Ghobril, the economist, suggests additional possibilities. End the United Nations Development Program’s administrative assistance project, saving some $66 million per year, he says.
Or splashier: Ask MPs to cut their own salaries in half for 2019.
But Ghobril also points to the other side of the deficit equation: state revenues. “Only about 40 to 45 percent [of enterprises] pay their taxes in full,” he says. “The informal economy makes up about 30 percent of GDP. ... There’s so much space to increase tax collection.” This will require political will, he says. “You need a stick. ... You have to say, ‘Comply or I will shut you down.’”
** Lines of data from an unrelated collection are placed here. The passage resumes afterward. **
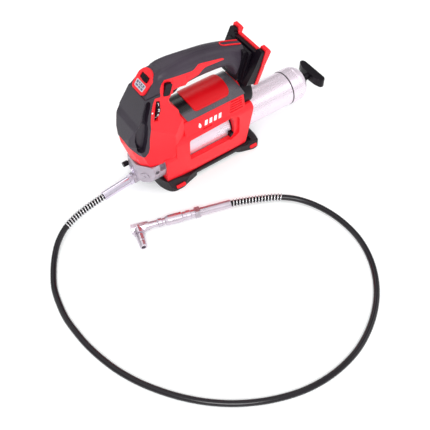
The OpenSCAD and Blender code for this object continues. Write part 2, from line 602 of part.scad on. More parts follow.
module pump_head() color(steel) difference() {
  union() {
    head_body();
    aim([-166, 0, 22.8], outlet_dir) cylinder(r = 9.5, h = 14);
    difference() {
      translate([x_head - 0.8, 0, 40]) rotate([0, 90, 0]) cylinder(r = 8.5, h = 10);
      gearcase(0.2);
    }
    // boss of the gallery's plug, on the side opposite the bleed valve
    aim(plug_at, plug_dir) translate([0, 0, -8]) cylinder(r = 6.5, h = 9.2);
  }
  aim(plug_at, plug_dir) cylinder(r = 2.2, h = 5, $fn = 6);
  // barrel socket and grease chamber
  xcyl(barrel_r + 0.08, -134, -110);
  intersection() {
    xcyl(18, -136, -110);
    block([-140, -60, 20], [-110, 60, 100]);
  }
  translate([piston_x, 0, 44]) cylinder(r = 4.05, h = 60);
  // check valve bore across the outlet
  translate([piston_x, 0, 12]) cylinder(r = 5.5, h = 34);
  aim([-150, 0, 24.3], outlet_dir) cylinder(r = 3, h = 60);
  aim([-166, 0, 22.8], outlet_dir) translate([0, 0, 6]) cylinder(r = 6.05, h = 20);
  translate([x_head - 6, 0, 40]) rotate([0, 90, 0]) cylinder(r = 4.1, h = 18);
  aim(bleed_at - 16 * bleed_dir, bleed_dir) cylinder(r = 2.9, h = 40);
  aim(bleed_at, bleed_dir) cylinder(r = 4.5, h = 20);
  aim([piston_x, 0, 38.8], [-7, 17.6, 0]) cylinder(r = 1.5, h = 19);
  for (m = [0, 1]) mirror([0, m, 0]) translate(bolt_at) rotate([-90, 0, 0]) {
    translate([0, 0, -14]) cylinder(r = 2.1, h = 30);
    translate([0, 0, -6]) cylinder(r = 3.6, h = 30);
  }
}
module head_bolts() color("dimgray") for (m = [0, 1]) mirror([0, m, 0]) translate(bolt_at) rotate([-90, 0, 0])
  difference() {
    union() {
      translate([0, 0, -13.5]) cylinder(r = 2.05, h = 8);
      translate([0, 0, -5.9]) cylinder(r = 3.3, h = 4);
    }
    translate([0, 0, -3.9]) cylinder(r = 1.6, h = 3.5, $fn = 6);
  }
module relief_valve() color(steel) translate([x_head - 0.9, 0, 40]) rotate([0, -90, 0]) {
  translate([0, 0, -11]) cylinder(r = 4, h = 11.1);
  cylinder(r = 7, h = 1.4, $fn = 6);
  translate([0, 0, 1.3]) cylinder(r = 5.2, h = 1.3);
  translate([0, 0, 2.5]) cylinder(r = 3.4, h = 0.6);
}
module bleed_valve() color(black) aim(bleed_at, bleed_dir) {
  translate([0, 0, -11]) cylinder(r = 2.8, h = 15);
  translate([0, 0, 3.2]) cylinder(r = 4.2, h = 8);
}
module check_ball() color(steel) translate([piston_x, 0, 30]) sphere(r = 4.6, $fn = 32);
module check_plug() color(steel) translate([piston_x, 0, 13.2]) {
  translate([0, 0, 2.2]) cylinder(r = 5.4, h = 8);
}
module outlet_fitting() color(steel) aim([-166, 0, 22.8], outlet_dir) difference() {
  union() {
    translate([0, 0, 6.2]) cylinder(r = 6, h = 8);
    translate([0, 0, 14.1]) cylinder(r = 8.4, h = 6.4, $fn = 6);
  }
  translate([0, 0, 5]) cylinder(r = 2, h = 20);
}

// ---- barrel, cap and plunger
module barrel_tube() color(steel) difference() {
  xcyl(barrel_r, -133.9, seam_x - 0.8);
  xcyl(barrel_r - barrel_wall, -150, seam_x + 5);
}
module hoop_bush() color(black) difference() {
  union() {
    xtube(tunnel_r - 0.05, barrel_r + 0.1, -10, x_hoop - 0.5);
    // rubber lug in the lower corner of each window
    intersection() {
      side(offset_pts(window_pts, -0.6), 36.3);
      block([-16, -60, 40], [-7, 60, 52]);
    }
  }
  xcyl(barrel_r + 0.1, -20, 40);
}
rod_r = 4;
cap_profile = [[seam_x + 0.8, barrel_r + 1], [seam_x + 15, barrel_r + 1], [seam_x + 16, barrel_r + 0.2],
  [seam_x + 18, barrel_r + 0.2], [seam_x + 19, barrel_r + 0.6]];
module barrel_cap() color(steel) revolve_x(concat(cap_profile,
  arc([seam_x + 19, barrel_r - 16.4], 17, 90, 8, 8),
  [[seam_x + 37, 10], [seam_x + 39, 9], [seam_x + 39, rod_r + 0.08], [seam_x + 33, rod_r + 0.08], [seam_x + 33, 10]],
  [[seam_x + 30, 18], [seam_x + 24, 24], [seam_x + 17, 26.4], [seam_x + 0.8, barrel_r - barrel_wall + 0.2]]));
module cap_gasket() color("dimgray") xtube(barrel_r + 0.5, barrel_r - barrel_wall + 0.3, seam_x - 0.75, seam_x + 0.75);
fol_r = barrel_r - barrel_wall - 0.3;
module follower() color(black) revolve_x([[-116, rod_r + 0.05], [-118, 10], [-118, 24], [-120, fol_r], [-104, fol_r],
  [-108, 24], [-110, 12], [-104, 12], [-104, rod_r + 0.05]]);
spring_turns = 16;
function coil_pt(i, n, r, x0, x1) = [x0 + (x1 - x0) * i / n, r * cos(360 * spring_turns * i / n),
  axis_z + r * sin(360 * spring_turns * i / n)];
module follower_spring() color(steel) skin([for (i = [0:spring_turns * 12]) let (n = spring_turns * 12,
    p = coil_pt(i, n, 21, -101, seam_x + 14), a = 360 * spring_turns * i / n)
  [for (k = [0:5]) p + [1.1 * cos(60 * k), 1.1 * sin(60 * k) * cos(a), 1.1 * sin(60 * k) * sin(a)]]]);
module plunger_rod() color(steel) revolve_x([[-114, 0], [-114, rod_r - 1], [-113, rod_r], [-100, rod_r], [-100, rod_r + 2.5],
  [-98, rod_r + 2.5], [-98, rod_r], [seam_x + 54, rod_r], [seam_x + 54, 0]]);
// pull handle: hub and cross bar
bar_x0 = half_length - 15.5;
bar_pts = soft([[bar_x0 + 4, -30], [half_length - 4, -30], [half_length, -22], [half_length, 22], [half_length - 4, 30],
  [bar_x0 + 5, 30], [bar_x0, 18], [bar_x0 - 1, 0], [bar_x0, -18]], 4);
module pull_handle() color(black) difference() {
  union() {
    intersection() {
      plan(bar_pts, axis_z - 7.5, axis_z + 7.5);
      side(soft([for (p = [[bar_x0 - 4, -7.5], [half_length, -7.5], [half_length, 7.5], [bar_x0 - 4, 7.5]]) p + [0, axis_z]], 3), 40);
    }
    xcyl(6, seam_x + 40, bar_x0 + 3);
    xcyl(8.5, seam_x + 40, seam_x + 44);
  }
  xcyl(rod_r + 0.02, 100, seam_x + 54.2);
}

// ---- hose: the route's points, from the ferrule at the head to the one at the coupler
ferrule_l = 47;
ferrule_start = [-166, 0, 22.8] + outlet_dir * 20.6;
ferrule_end = ferrule_start + outlet_dir * ferrule_l;
route = [[-262, -5, 14.1], [-285, -9, 12.3], [-308, -17, 10], [-328, -31, 7.4], [-345, -51, 5.5], [-359, -74, 4.7],
  [-370, -98, 4.5], [-376, -124, 4.5], [-379, -150, 4.5], [-378, -176, 4.5], [-375, -203, 4.5],
  [-369, -230, 4.5], [-360, -258, 4.5], [-347, -286, 4.5], [-331, -312, 4.5], [-312, -337, 4.5],
  [-289, -361, 4.5], [-263, -382, 4.5], [-235, -399, 4.5], [-206, -412, 4.5], [-176, -421, 4.5],
  [-145, -425, 4.5], [-114, -424, 4.5], [-83, -418, 4.5], [-53, -406, 4.5], [-25, -389, 4.5],
  [0, -367, 4.5], [20, -341, 4.5], [34, -313, 4.5], [42, -283, 4.5], [43, -252, 4.5],
  [38, -222, 4.6], [27, -194, 5.2], [11, -171, 6.2], [-9, -154, 6.8], [-31, -142, 7.2], [-54, -131.5, 7.8]];
coupler_z = 8.4;
coupler_at = [-78, -122, coupler_z];
coupler_dir = unit([-0.957, 0.29, 0]);
line = concat([ferrule_end], route, [coupler_at]);
function tangent(p, i) = unit(p[min(i + 1, len(p) - 1)] - p[max(i - 1, 0)]);
function ring_at(p, i, r, n) = let (t = i == 0 && p[0] == ferrule_end ? outlet_dir :
    i == len(p) - 1 && p[i] == coupler_at ? coupler_dir : tangent(p, i),
    s = unit(cross(t, [0, 0, 1])), u = cross(s, t))
  [for (k = [0:n - 1]) p[i] + r * (cos(360 * (k + 0.5) / n) * s + sin(360 * (k + 0.5) / n) * u)];
module sweep(p, r, n = 10) skin([for (i = [0:len(p) - 1]) ring_at(p, i, r, n)]);
module hose() color(black) sweep(line, hose_d / 2, 10);
// Spring guards: a close coil wound round the hose, over one stretch of its line
guard_r = 5.55;
wire_r = 0.9;
function reach(p, i) = i == 0 ? 0 : reach(p, i - 1) + norm(p[i] - p[i - 1]);
function place(p, s, i = 1) = let (d = norm(p[i] - p[i - 1]))
  s <= d || i == len(p) - 1 ? [p[i - 1] + (p[i] - p[i - 1]) * s / d,
    unit((1 - s / d) * tangent_at(p, i - 1) + s / d * tangent_at(p, i))] : place(p, s - d, i + 1);
function tangent_at(p, i) = i == 0 ? outlet_dir : i == len(p) - 1 ? coupler_dir : tangent(p, i);
function coil_ring(p, s, turn) = let (q = place(p, s), t = q[1], a = unit(cross(t, [0, 0, 1])), b = cross(a, t),
    o = cos(turn) * a + sin(turn) * b)
  [for (k = [0:3]) q[0] + o * (guard_r + wire_r * cos(90 * k)) + t * (1.1 * wire_r * sin(90 * k))];
module guard(s0, s1, turns) color(steel) skin([for (i = [0:turns * 12])
  coil_ring(line, s0 + (s1 - s0) * i / (turns * 12), 30 * i)]);
line_l = reach(line, len(line) - 1);
module front_spring() guard(1.1, 76, 16);
module end_spring() guard(line_l - 82, line_l - 1.1, 16);
module front_ferrule() color(steel) aim(ferrule_start, outlet_dir) difference() {
  cylinder(r = 7, h = ferrule_l - 0.1);
  translate([0, 0, -1]) cylinder(r = 2, h = 80);
}

// ---- coupler, laid along its own axis
module on_coupler(t) aim(coupler_at + coupler_dir * t, coupler_dir) children();
module end_ferrule() color(steel) on_coupler(0.1) difference() {
  cylinder(r = 6.4, h = 49.8);
  translate([0, 0, -1]) cylinder(r = 2, h = 80);
}
module coupler_nut() color(steel) on_coupler(50) rotate(30) difference() {
  cylinder(r = 9.6, h = 8, $fn = 6);
  translate([0, 0, -1]) cylinder(r = 2, h = 80);
}
module coupler_body() color(steel) on_coupler(58.1) difference() {
  rotate_extrude() polygon([[2, 0], [6.4, 0], [6.4, 6], [7.4, 7], [7.4, 14], [6.6, 15], [6.6, 19], [8, 21], [8, 42], [6.2, 47], [2, 47]]);
}
module coupler_collar() color(steel) on_coupler(105.2) rotate_extrude()
  polygon([[2, 0], [5.6, 0], [5.6, 4], [6.6, 5], [6.6, 11], [5.2, 12], [5.2, 26], [2, 26]]);
side_dir = [coupler_dir[1] * -1, coupler_dir[0], 0];
elbow_s = 148;
elbow_at = coupler_at + coupler_dir * elbow_s;
module elbow_block() color(steel) difference() {
  union() {
    on_coupler(131.3) cylinder(r = 7.4, h = 5.7);
    on_coupler(136.9) rotate(22.5) cylinder(r = 8.3, h = 21, $fn = 8);
    aim(elbow_at, side_dir) cylinder(r = 8, h = 12);
  }
  on_coupler(130) cylinder(r = 2, h = elbow_s - 130);
  aim(elbow_at, side_dir) cylinder(r = 2, h = 40);
}
nozzle_l = 24.5;
module nozzle() color(steel) aim(elbow_at + side_dir * 12.1, side_dir) difference() {
  rotate_extrude() polygon([[2, 0], [5.6, 0], [6.3, 2], [6.3, 13], [5.8, 14], [5.8, nozzle_l - 2], [5, nozzle_l],
    [3.3, nozzle_l], [3.3, nozzle_l - 9], [2, nozzle_l - 10]]);
}

housing_left();
housing_right();
housing_screws();
grip_overmould();
front_guard();
motor_cover();
badge_panel();
rear_bumper();
dock_cover();
dock_rim();
terminal_block();
battery_terminals();
skid_base();
foot_inserts();
selector_bezel();
speed_switch();
switch_seat();
selector_plate();
shutoff_dial();
dial_digits();
trigger();
lock_button();
switch_module();
control_board();
power_leads();
motor_can();
motor_rings();
rotor();
motor_pinion();
crank_gear();
crank_shaft();
crank_bearings();
drive_plate();
pump_yoke();
pump_piston();
pump_head();
head_bolts();
relief_valve();
bleed_valve();
check_ball();
check_plug();
outlet_fitting();
barrel_tube();
hoop_bush();
barrel_cap();
cap_gasket();
follower();
follower_spring();
plunger_rod();
pull_handle();
front_ferrule();
front_spring();
hose();
end_spring();
end_ferrule();
coupler_nut();
coupler_body();
coupler_collar();
elbow_block();
nozzle();
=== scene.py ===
"""A cordless grease gun with its floor-laid hose: looks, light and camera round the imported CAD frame."""

import math

import bmesh
import bpy
from mathutils import Matrix, Vector
from mathutils.bvhtree import BVHTree


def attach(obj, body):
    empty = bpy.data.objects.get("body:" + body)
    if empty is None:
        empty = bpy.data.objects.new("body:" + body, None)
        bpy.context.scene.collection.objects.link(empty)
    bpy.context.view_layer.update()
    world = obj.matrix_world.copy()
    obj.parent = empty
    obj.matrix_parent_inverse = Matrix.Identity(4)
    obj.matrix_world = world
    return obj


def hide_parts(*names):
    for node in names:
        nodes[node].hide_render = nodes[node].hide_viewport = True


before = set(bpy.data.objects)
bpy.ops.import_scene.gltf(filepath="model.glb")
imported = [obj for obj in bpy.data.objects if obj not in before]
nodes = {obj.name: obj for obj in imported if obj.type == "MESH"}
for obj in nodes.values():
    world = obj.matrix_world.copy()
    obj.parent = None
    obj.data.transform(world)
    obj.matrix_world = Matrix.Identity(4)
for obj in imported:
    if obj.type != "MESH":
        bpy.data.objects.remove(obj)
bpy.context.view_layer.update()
scene = bpy.context.scene
MM = 0.001

# ---------------------------------------------------------------- camera
CAMERA_AT = Vector((-0.4752, -0.6410, 0.8539))
CAMERA_AZIMUTH = math.radians(-35.344)
CAMERA_ELEVATION = math.radians(53.264)
LENS = 57.83
SENSOR_W = 36
CLIP_NEAR, CLIP_FAR = 0.02, 20


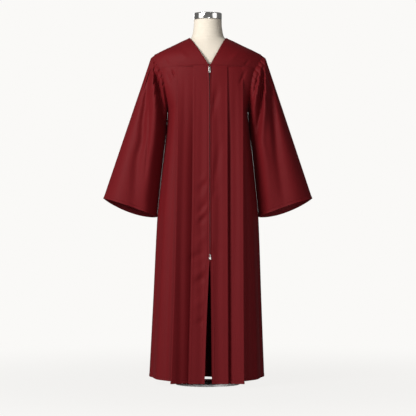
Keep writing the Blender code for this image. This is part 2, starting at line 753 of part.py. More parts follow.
def tab_outline():
    """Half-width of the pull tab at distances below its pivot."""
    length = TAB_LENGTH
    return [
        (-0.0007, TAB_TOP_WIDTH / 2.0 - 0.0006),
        (0.0000, TAB_TOP_WIDTH / 2.0),
        (0.0060, TAB_TOP_WIDTH / 2.0),
        (length * 0.66, TAB_END_WIDTH / 2.0 - 0.0004),
        (length * 0.80, TAB_END_WIDTH / 2.0),
        (length * 0.92, TAB_END_WIDTH / 2.0 - 0.0012),
        (length - 0.0008, TAB_END_WIDTH / 2.0 - 0.0032),
    ]


def zip_pull_tab():
    """Hanging tab with an eye round the slider's bridge; its origin is on the hinge axis."""
    bm = bmesh.new()
    outline = [(-half, -down) for down, half in tab_outline()]
    outline += [(half, -down) for down, half in reversed(tab_outline())]
    eye_top = -0.0007
    eye = [
        (-TAB_EYE[0] / 2.0, eye_top),
        (TAB_EYE[0] / 2.0, eye_top),
        (TAB_EYE[0] / 2.0, eye_top - TAB_EYE[1]),
        (-TAB_EYE[0] / 2.0, eye_top - TAB_EYE[1]),
    ]
    edges = []
    for loop in (outline, eye):
        verts = [bm.verts.new((x, -TAB_THICK / 2.0, z)) for x, z in loop]
        edges += [bm.edges.new((a, b)) for a, b in zip(verts, verts[1:] + verts[:1])]
    bmesh.ops.triangle_fill(bm, edges=edges, use_beauty=True)
    made = bmesh.ops.extrude_face_region(bm, geom=list(bm.faces))
    moved = [item for item in made["geom"] if isinstance(item, bmesh.types.BMVert)]
    bmesh.ops.translate(bm, vec=Vector((0.0, TAB_THICK, 0.0)), verts=moved)
    tab = object_from("zip_pull_tab", bm, STEEL_GREY, 0.35, 1.0)
    tab.location = pivot_point()
    return tab


def zip_bottom_stop():
    bm = bmesh.new()
    block(bm, (0.0, -STOP_SIZE[1] / 2.0, 0.0), STOP_SIZE)
    bmesh.ops.bevel(bm, geom=list(bm.edges), offset=0.0007, segments=2, affect="EDGES", profile=0.5)
    stop = object_from("zip_bottom_stop", bm, STEEL_GREY, 0.35, 1.0, smooth_angle=50)
    stop.location, stop.rotation_euler.x = zip_seat(SLIT_TOP_Z + STOP_SIZE[2] / 2.0 + 0.001, STOP_SIZE[2])
    return stop


# ---------------------------------------------------------------------------- dress form


def shoulder_ridge(z):
    """Half-width of the form along its shoulder line, just under the yokes."""
    slope = (NECK_POINT[1] - SHOULDER_TIP[1]) / (SHOULDER_TIP[0] - NECK_POINT[0])
    clearance = (CLOTH / 2.0 + 1.5 * SEAT_GAP) * sqrt(1.0 + slope ** 2)
    return NECK_POINT[0] + (NECK_POINT[1] - clearance - z) / slope


def form_torso():
    around = 48
    bm = bmesh.new()
    rings = []
    for ring in TORSO:
        half_width = shoulder_ridge(ring.z) if ring.half_width is None else ring.half_width
        power = 2.0 / ring.squareness
        verts = []
        for j in range(around):
            angle = tau * j / around
            c, s = cos(angle), sin(angle)
            x = half_width * abs(c) ** power * (1.0 if c >= 0.0 else -1.0)
            reach = ring.back if s >= 0.0 else -ring.front
            verts.append(bm.verts.new((x, reach * abs(s) ** power, ring.z)))
        rings.append(verts)
    for upper, lower in zip(rings, rings[1:]):
        for j in range(around):
            k = (j + 1) % around
            bm.faces.new((upper[j], upper[k], lower[k], lower[j]))
    bm.faces.new(rings[0])
    bm.faces.new(rings[-1])
    return object_from("form_torso", bm, LINEN, 0.85, smooth_angle=60)


def turned(name, profile, centre, colour, roughness, metallic=0.0, segments=48):
    """Turned piece from (radius, z) points listed round its closed section."""
    bm = bmesh.new()
    closed_on_axis = profile[0][0] == 0.0
    verts = [bm.verts.new((r + centre[0], centre[1], z)) for r, z in profile]
    edges = [bm.edges.new((a, b)) for a, b in zip(verts, verts[1:])]
    if not closed_on_axis:
        edges.append(bm.edges.new((verts[-1], verts[0])))
    bmesh.ops.spin(bm, geom=verts + edges, cent=(centre[0], centre[1], 0.0), axis=(0, 0, 1),
                   angle=tau, steps=segments, use_duplicate=False)
    bmesh.ops.remove_doubles(bm, verts=bm.verts, dist=0.00002)
    return object_from(name, bm, colour, roughness, metallic, smooth_angle=40)


def neck_cap():
    low = NECK_TOP_Z + SEAT_GAP
    top = low + CAP_HEIGHT
    profile = [
        (0.0, low), (CAP_RADIUS - 0.0008, low), (CAP_RADIUS, low + 0.0008), (CAP_RADIUS, top - CAP_EDGE),
        (CAP_RADIUS - CAP_EDGE * 0.3, top - CAP_EDGE * 0.3), (CAP_RADIUS - CAP_EDGE, top), (0.0, top),
    ]
    return turned("neck_cap", profile, (0.0, 0.0), STEEL_GREY, 0.15, 1.0)


def pole():
    low = BASE_THICK + SEAT_GAP
    top = FORM_BOTTOM_Z - SEAT_GAP
    profile = [(POLE_RADIUS, low), (POLE_RADIUS, top), (POLE_BORE, top), (POLE_BORE, low)]
    return turned("stand_pole", profile, (POLE_X, 0.0), WHITE, 0.5, segments=24)


def base():
    profile = [
        (0.0, 0.0), (BASE_RADIUS, 0.0), (BASE_RADIUS, BASE_THICK - BASE_EDGE),
        (BASE_RADIUS - BASE_EDGE, BASE_THICK), (0.0, BASE_THICK),
    ]
    return turned("stand_base", profile, (0.0, 0.0), WHITE, 0.5)


def main():
    clear_scene()
    for side in ("left", "right"):
        yoke_front(side)
        front_panel(side)
        sleeve(side)
    yoke_back()
    back_panel()
    zip_tape()
    zip_coil()
    zip_slider()
    zip_pull_tab()
    zip_bottom_stop()
    form_torso()
    neck_cap()
    pole()
    base()


main()
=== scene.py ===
"""Graduation gown on a limbless dress form, finished for close viewing.

Every cloth piece is laid out as a fine grid on the gown's own lines, creased by listed
folds, and given one thickness of cloth.  Metres unless a table says otherwise, +Z up; the gown
faces -Y and its wearer's left side lies at +X.
"""

import json
from math import atan, cos, pi, radians, sin, tau

import bpy
import numpy as np
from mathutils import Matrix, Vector


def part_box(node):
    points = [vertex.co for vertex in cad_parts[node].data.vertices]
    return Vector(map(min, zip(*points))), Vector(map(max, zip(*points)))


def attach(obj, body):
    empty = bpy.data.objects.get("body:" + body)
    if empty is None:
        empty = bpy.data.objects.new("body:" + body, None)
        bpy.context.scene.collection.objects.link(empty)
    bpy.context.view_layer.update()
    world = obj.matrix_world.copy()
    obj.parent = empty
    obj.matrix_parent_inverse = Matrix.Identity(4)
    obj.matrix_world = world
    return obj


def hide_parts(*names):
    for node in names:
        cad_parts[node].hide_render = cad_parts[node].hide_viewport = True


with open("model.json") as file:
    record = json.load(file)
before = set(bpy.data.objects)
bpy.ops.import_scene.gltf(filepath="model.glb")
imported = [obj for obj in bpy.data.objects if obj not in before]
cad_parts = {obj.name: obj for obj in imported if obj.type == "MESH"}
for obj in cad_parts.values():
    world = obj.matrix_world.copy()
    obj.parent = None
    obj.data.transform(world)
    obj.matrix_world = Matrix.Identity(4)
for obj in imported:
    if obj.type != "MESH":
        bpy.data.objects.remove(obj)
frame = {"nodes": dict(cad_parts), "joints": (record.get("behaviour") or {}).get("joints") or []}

bl_info = {
    "name": "Graduation gown",
    "version": (1, 0, 0),
    "blender": (4, 5, 0),
    "location": "3D View > Sidebar > Gown",
    "description": "Builds a graduation gown with bell sleeves on a dress form",
    "category": "Object",
}

BODY = "gown_and_form"
PULL_BODY = "zip_pull"
HINGE = Vector(frame["joints"][0]["pos_m"])

# ------------------------------------------------------------------------ the gown's lines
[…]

But if it is done, “fighting tax evasion and [ensuring] fee collection alone” would generate enough money to cover Lebanon’s CEDRE commitment for 2019, Ghobril says.
Daher adds that there are a number of loopholes in the law allowing certain businesses to reduce or eliminate taxes altogether. “All these exemptions should be reviewed.”
Another potential source of revenue could come from the value added tax. A 2-3 percentage point increase in VAT could net $400 million to $600 million, Daher says.
Finance Minister Ali Hasan Khalil has ruled out any new taxes. But he is clearly concerned with the deficit: In the Parliament session two weeks ago, he told lawmakers he was uncomfortable with the 2019 draft budget because it showed “decreasing state income and increasing expenditures.”
Current projections, he said, show an increase of half a percentage point in the deficit-to-GDP ratio - very much the wrong direction in light of CEDRE.
According to the timeline suggested by Parliament Speaker Nabih Berri, the government should take about a month and a half to adjust and ratify the budget, then Parliament should take another month and a half.
But this year, politicians will need more than the accounting tricks pulled in 2018. They will have to find at least hundreds of millions of dollars, either in spending cuts or taxes.
“Unless there is a new political climate in the country, unless we wake up to the necessity of austerity, there will be major problems,” MP Yassine Jaber says. “We have to change course immediately.”